While STNL properties offer many benefits, investors must also consider potential risks. The primary risk is tenant default, which can significantly impact income. Therefore, evaluating the tenant's financial health and business stability is crucial.
Location is another critical factor. Properties in prime locations with strong economic fundamentals are likely to retain their value and attract high-quality tenants. Conversely, properties in less desirable areas may face higher vacancy rates and lower rental income.

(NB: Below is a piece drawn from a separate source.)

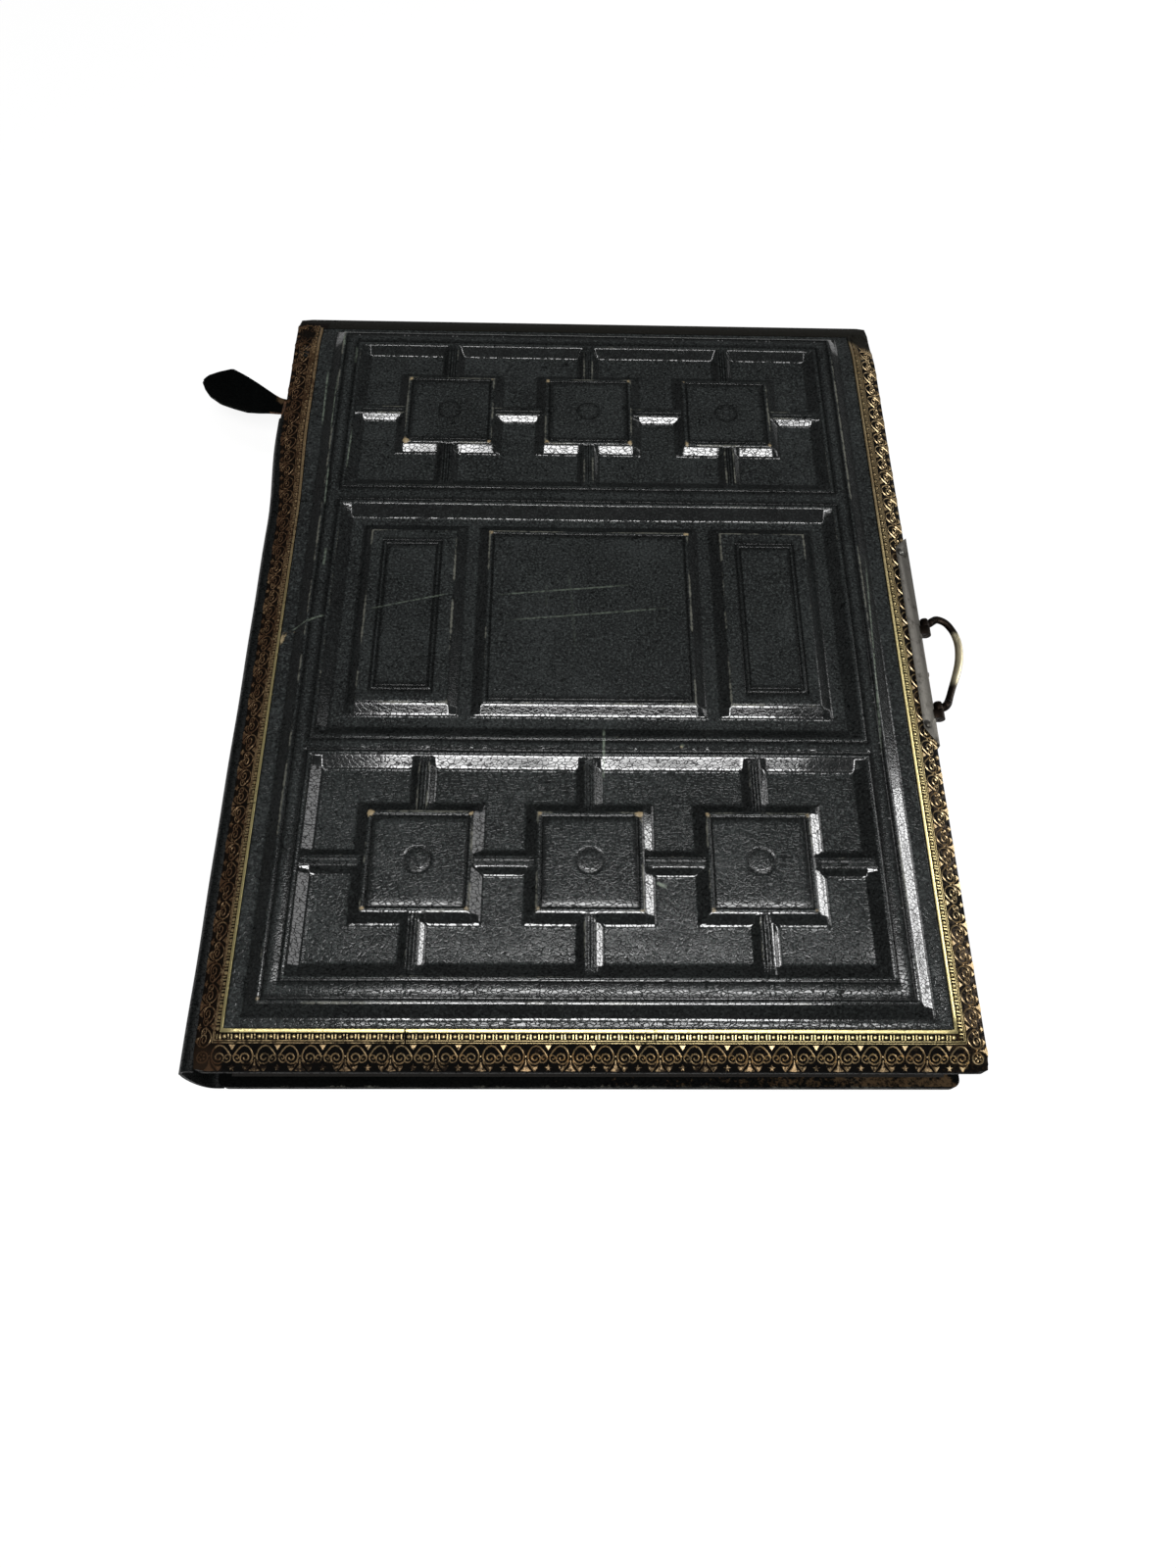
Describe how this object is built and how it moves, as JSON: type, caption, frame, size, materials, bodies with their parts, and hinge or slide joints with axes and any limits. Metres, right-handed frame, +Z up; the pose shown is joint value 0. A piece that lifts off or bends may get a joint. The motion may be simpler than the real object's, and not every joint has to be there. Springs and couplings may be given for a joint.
{
  "type": "photo album",
  "caption": "Leather photo album with a deeply panelled front cover, gilt sloping border, rounded torn spine, card leaves and a bail clasp on the fore-edge.",
  "frame": {"origin": "on the underside of the back cover, below the centre of the panelled field", "axes": "+X to the fore-edge with the clasp, +Y to the head of the album, +Z up through the front cover"},
  "size_m": [0.275, 0.29, 0.037],
  "materials": {
    "cover_leather": "pebbled morocco, worn satin",
    "spine_leather": "pebbled morocco, worn satin",
    "gilt_leaf": "worn gold leaf pressed into leather",
    "clasp_steel": "dulled, lightly scratched",
    "rivet_steel": "dulled",
    "bail_brass": "tarnished, rubbed bright on the bar",
    "page_card": "matt, aged",
    "lining_card": "matt, glue stained",
    "endpaper": "matt, aged"
  },
  "bodies": {
    "back_board": {"back_cover": "cover_leather", "back_pastedown": "endpaper", "catch_plate": "clasp_steel", "catch_rivets": "rivet_steel"},
    "book_block": {"page_block": "page_card", "spine_lining": "lining_card", "spine_leather": "spine_leather"},
    "front_board": {"front_cover": "cover_leather", "front_pastedown": "endpaper", "gilt_border": "gilt_leaf", "clasp_plate": "clasp_steel", "clasp_rivets": "rivet_steel", "bail_pins": "bail_brass"},
    "bail": {"clasp_bail": "bail_brass"}
  },
  "joints": [
    {"name": "back_joint", "type": "hinge", "parent": "back_board", "child": "book_block", "pos_m": [-0.1085, 0, 0.004], "axis": [0, -1, 0], "range_deg": [0, 175]},
    {"name": "front_joint", "type": "hinge", "parent": "book_block", "child": "front_board", "pos_m": [-0.1085, 0, 0.0295], "axis": [0, -1, 0], "range_deg": [0, 175]},
    {"name": "bail_pivot", "type": "hinge", "parent": "front_board", "child": "bail", "pos_m": [0.1127, -0.0136, 0.0293], "axis": [0, -1, 0], "range_deg": [-90, 90]}
  ]
}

Legal and Contractual Considerations


The lease agreement is a vital document in an STNL arrangement. It outlines the responsibilities of both the landlord and the tenant, including the maintenance obligations, expense coverage, and terms of renewal. Given the long-term nature of these leases, it is essential for both parties to have a clear understanding of their rights and obligations.
Landlords should work with legal professionals to draft lease agreements that protect their interests while ensuring compliance with local laws and regulations. Tenants should also seek legal advice to understand the implications of the lease terms fully.

Conclusion


Single Tenant Triple Net Leases represent a compelling opportunity for both investors and tenants. The structure of these leases, with tenants covering most property expenses, offers financial stability and predictability. For landlords, STNL properties can provide a steady income stream with reduced management responsibilities. For tenants, these leases offer control over the property and long-term stability.
As with any investment, it is essential to conduct thorough due diligence and understand the potential risks and rewards. By carefully evaluating the tenant's financial health, property location, and lease terms, investors can make informed decisions that align with their financial goals. Similarly, tenants should ensure that the lease terms meet their operational needs and provide the flexibility required for their business growth.